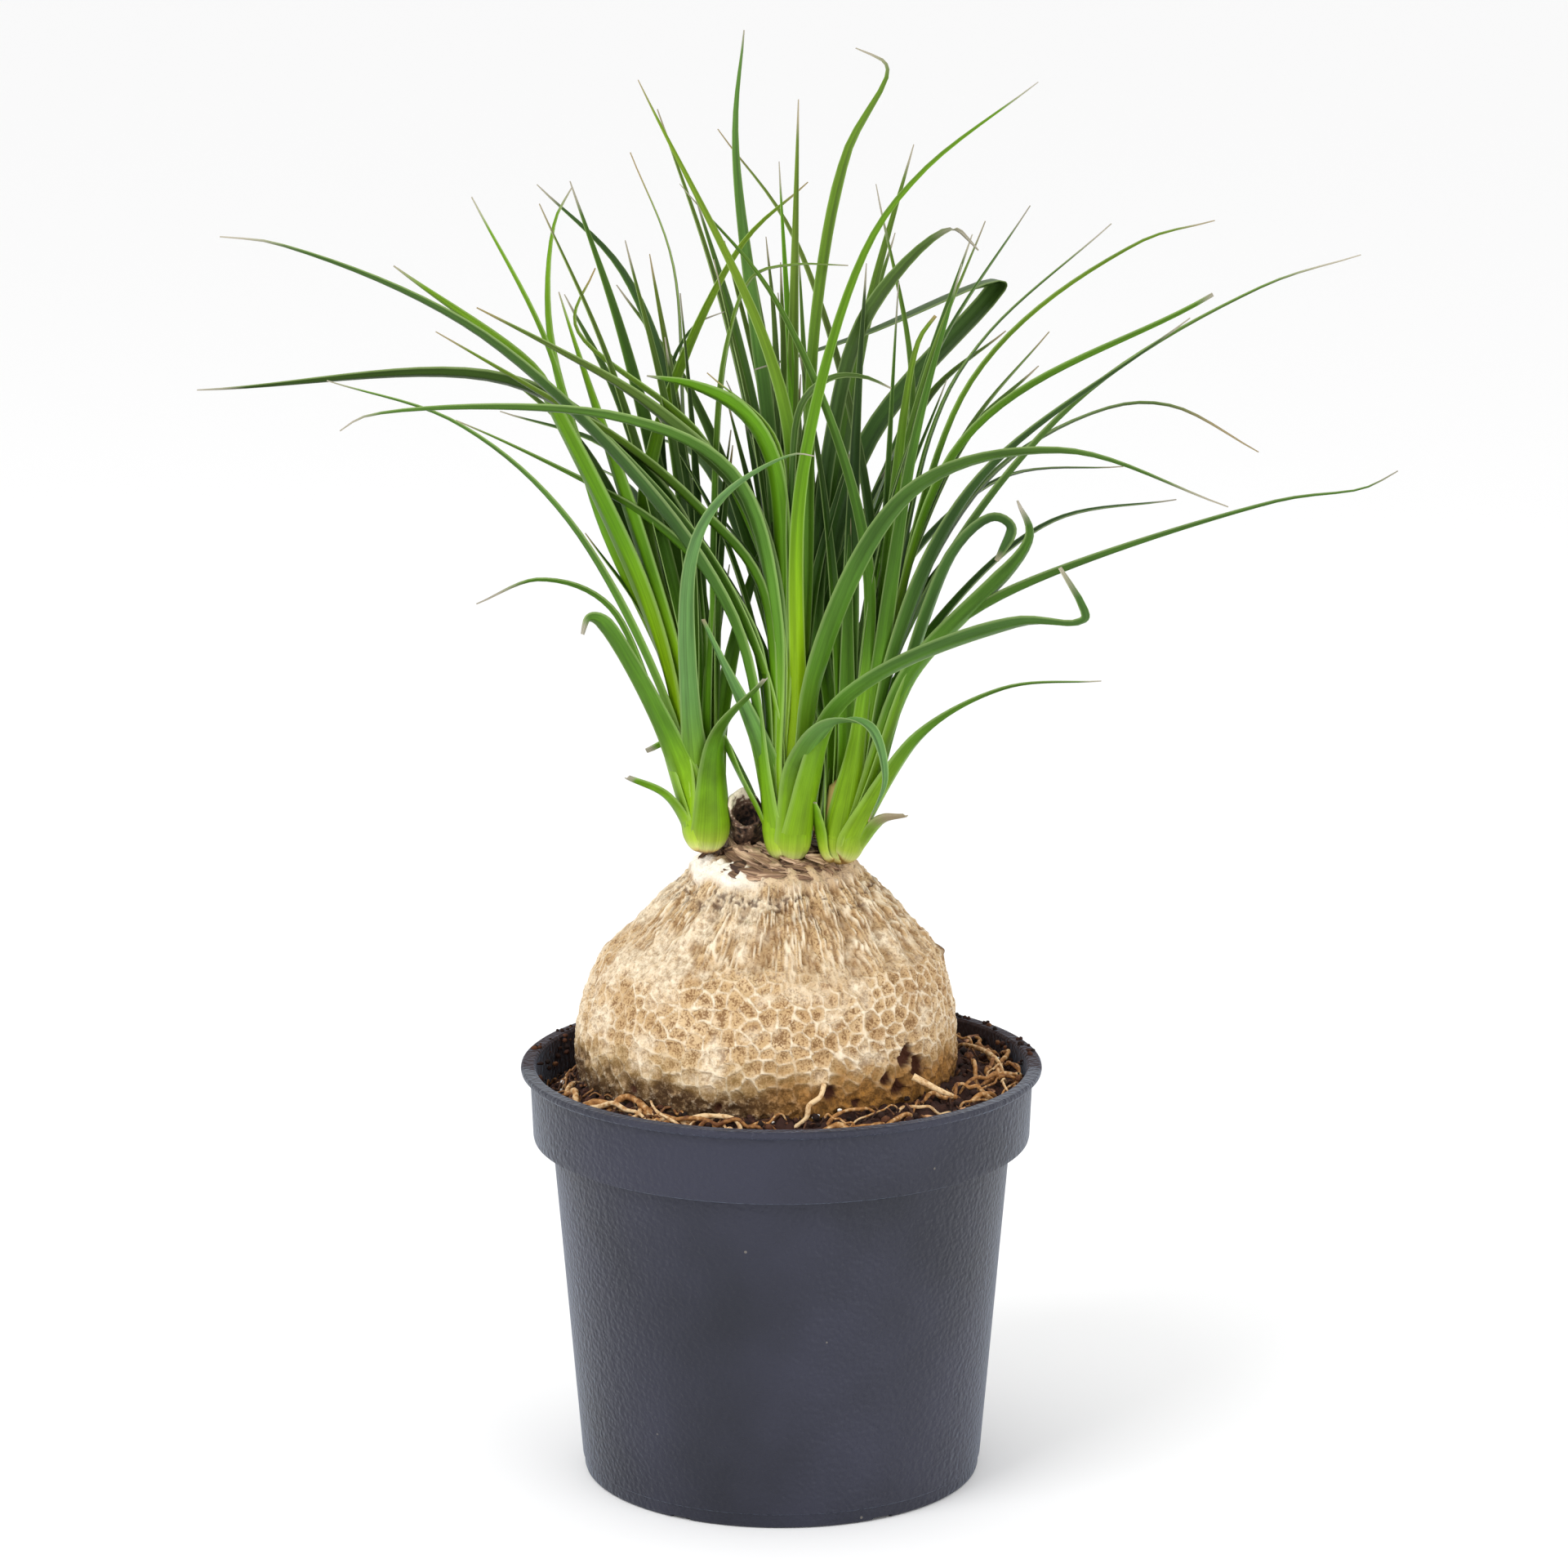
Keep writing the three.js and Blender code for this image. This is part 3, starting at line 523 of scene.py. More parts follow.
class PALM_OT_pot(bpy.types.Operator):
    """Turns the nursery pot and drills its drain holes"""
    bl_idname = "palm.pot"
    bl_label = "Pot"

    def execute(self, context):
        pot = context.scene.palm_pot
        height, lip, collar, edge, body, foot, wall = (
            size / MM for size in (pot.height, pot.lip_radius, pot.collar_radius, pot.collar_bottom,
                                   pot.body_radius, pot.foot_radius, pot.wall))
        outline = [
            (0, 0), (foot - 1, 0), (foot - 0.25, 0.3), (foot, 1), (foot, 3), (foot + 0.1, 3.3),
            (foot + 0.45, 3.55), (mix(foot + 0.45, body, 0.33), mix(3.5, edge, 0.33)),
            (mix(foot + 0.45, body, 0.66), mix(3.5, edge, 0.66)), (body, edge - 0.3),
            (body + 0.35, edge), (collar - 1.3, edge), (collar - 0.75, edge + 0.25),
            (collar - 0.6, edge + 0.9), (collar - 0.3, height - 9), (collar, height - 2.2),
            (collar + 0.5, height - 1.75), (lip - 0.5, height - 1.6), (lip - 0.08, height - 1.2),
            (lip, height - 0.8), (lip - 0.1, height - 0.3), (lip - 0.5, height),
            (collar - wall + 0.5, height), (collar - wall, height - 0.5), (collar - 0.6 - wall, edge + wall),
            (body - wall, edge + wall - 0.1), (foot - wall, POT_FLOOR), (0, POT_FLOOR),
        ]
        piece = turn("nursery_pot", outline, POT_SIDES)
        cutters = []
        for i in range(DRAIN_HOLES):
            angle = i / DRAIN_HOLES * 2 * math.pi
            spot = Vector((math.cos(angle), math.sin(angle), 0))
            cutters.append(fresh(bpy.ops.mesh.primitive_cylinder_add, vertices=32,
                                 radius=DRAIN_HOLE_RADIUS * MM, depth=6 * MM,
                                 location=spot * DRAIN_CIRCLE * MM))
            cutters.append(fresh(bpy.ops.mesh.primitive_cube_add, size=1,
                                 location=spot * (DRAIN_CIRCLE + DRAIN_GROOVE[0] / 2) * MM,
                                 rotation=(0, 0, angle), scale=Vector(DRAIN_GROOVE) * MM))
        for cutter in cutters:
            cutter.data.materials.clear()
            apply_modifier(piece, "BOOLEAN", operation="DIFFERENCE", solver="EXACT", object=cutter)
        for cutter in cutters:
            discard(cutter)
        # Where peat is smeared: inside the collar, and on the lip round the back.
        points = places(piece)
        out, turns = np.hypot(points[:, 0], points[:, 1]), np.arctan2(points[:, 1], points[:, 0])
        inside = (points[:, 2] > edge + wall - 0.1) & (out < collar - wall + 0.2)
        lip_top = (points[:, 2] > height - 0.9) * smooth(np.sin(turns), -0.3, -0.05)
        store(piece, "soiled", np.where(inside, 1.0, lip_top))
        finish_piece(piece, moulded_plastic(pot), stands_for="pot", angle=32)
        return {"FINISHED"}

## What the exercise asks
Take the lines above and print them exactly.

## Completed task
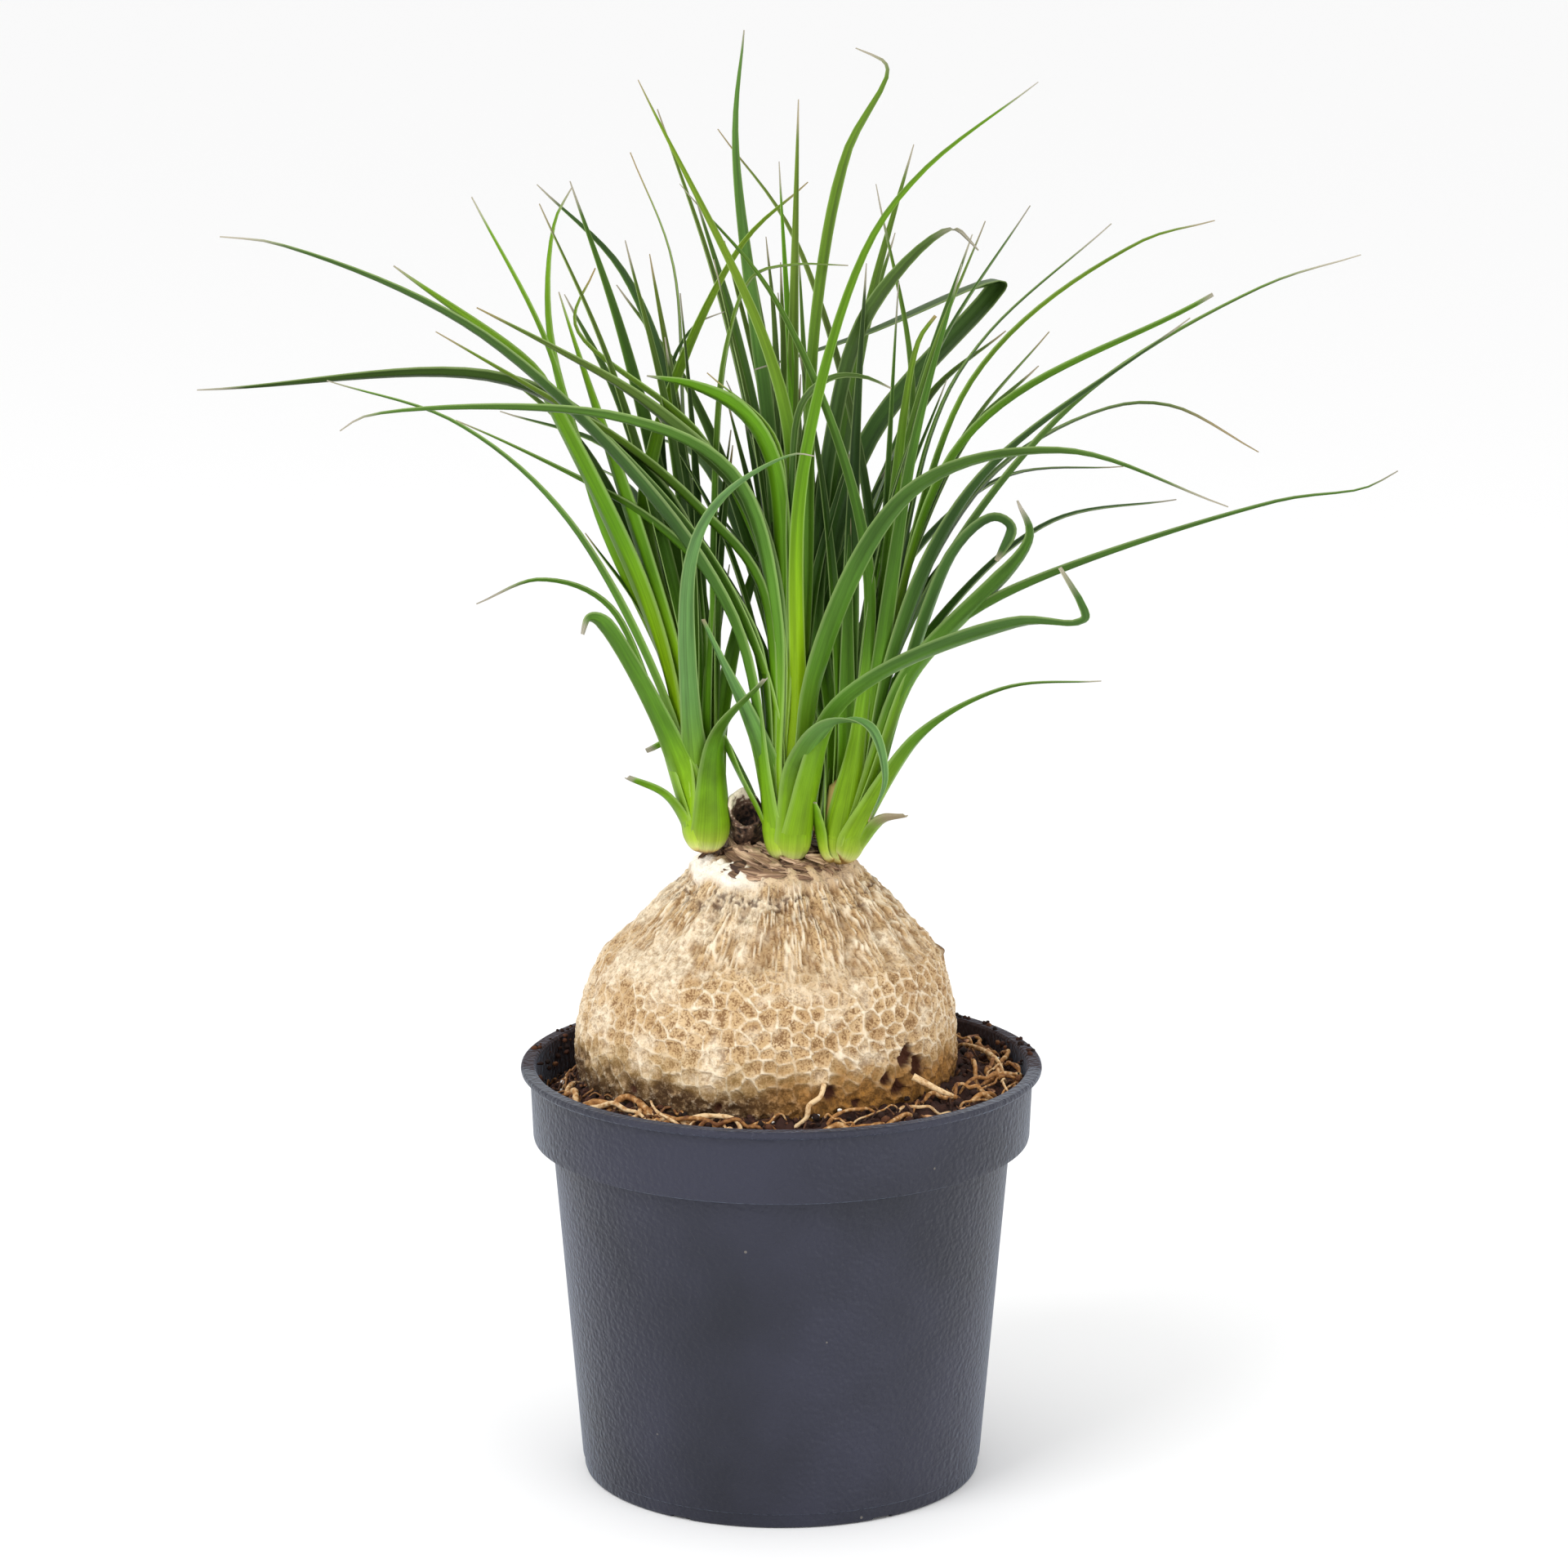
Keep writing the three.js and Blender code for this image. This is part 3, starting at line 523 of scene.py. More parts follow.
class PALM_OT_pot(bpy.types.Operator):
    """Turns the nursery pot and drills its drain holes"""
    bl_idname = "palm.pot"
    bl_label = "Pot"

    def execute(self, context):
        pot = context.scene.palm_pot
        height, lip, collar, edge, body, foot, wall = (
            size / MM for size in (pot.height, pot.lip_radius, pot.collar_radius, pot.collar_bottom,
                                   pot.body_radius, pot.foot_radius, pot.wall))
        outline = [
            (0, 0), (foot - 1, 0), (foot - 0.25, 0.3), (foot, 1), (foot, 3), (foot + 0.1, 3.3),
            (foot + 0.45, 3.55), (mix(foot + 0.45, body, 0.33), mix(3.5, edge, 0.33)),
            (mix(foot + 0.45, body, 0.66), mix(3.5, edge, 0.66)), (body, edge - 0.3),
            (body + 0.35, edge), (collar - 1.3, edge), (collar - 0.75, edge + 0.25),
            (collar - 0.6, edge + 0.9), (collar - 0.3, height - 9), (collar, height - 2.2),
            (collar + 0.5, height - 1.75), (lip - 0.5, height - 1.6), (lip - 0.08, height - 1.2),
            (lip, height - 0.8), (lip - 0.1, height - 0.3), (lip - 0.5, height),
            (collar - wall + 0.5, height), (collar - wall, height - 0.5), (collar - 0.6 - wall, edge + wall),
            (body - wall, edge + wall - 0.1), (foot - wall, POT_FLOOR), (0, POT_FLOOR),
        ]
        piece = turn("nursery_pot", outline, POT_SIDES)
        cutters = []
        for i in range(DRAIN_HOLES):
            angle = i / DRAIN_HOLES * 2 * math.pi
            spot = Vector((math.cos(angle), math.sin(angle), 0))
            cutters.append(fresh(bpy.ops.mesh.primitive_cylinder_add, vertices=32,
                                 radius=DRAIN_HOLE_RADIUS * MM, depth=6 * MM,
                                 location=spot * DRAIN_CIRCLE * MM))
            cutters.append(fresh(bpy.ops.mesh.primitive_cube_add, size=1,
                                 location=spot * (DRAIN_CIRCLE + DRAIN_GROOVE[0] / 2) * MM,
                                 rotation=(0, 0, angle), scale=Vector(DRAIN_GROOVE) * MM))
        for cutter in cutters:
            cutter.data.materials.clear()
            apply_modifier(piece, "BOOLEAN", operation="DIFFERENCE", solver="EXACT", object=cutter)
        for cutter in cutters:
            discard(cutter)
        # Where peat is smeared: inside the collar, and on the lip round the back.
        points = places(piece)
        out, turns = np.hypot(points[:, 0], points[:, 1]), np.arctan2(points[:, 1], points[:, 0])
        inside = (points[:, 2] > edge + wall - 0.1) & (out < collar - wall + 0.2)
        lip_top = (points[:, 2] > height - 0.9) * smooth(np.sin(turns), -0.3, -0.05)
        store(piece, "soiled", np.where(inside, 1.0, lip_top))
        finish_piece(piece, moulded_plastic(pot), stands_for="pot", angle=32)
        return {"FINISHED"}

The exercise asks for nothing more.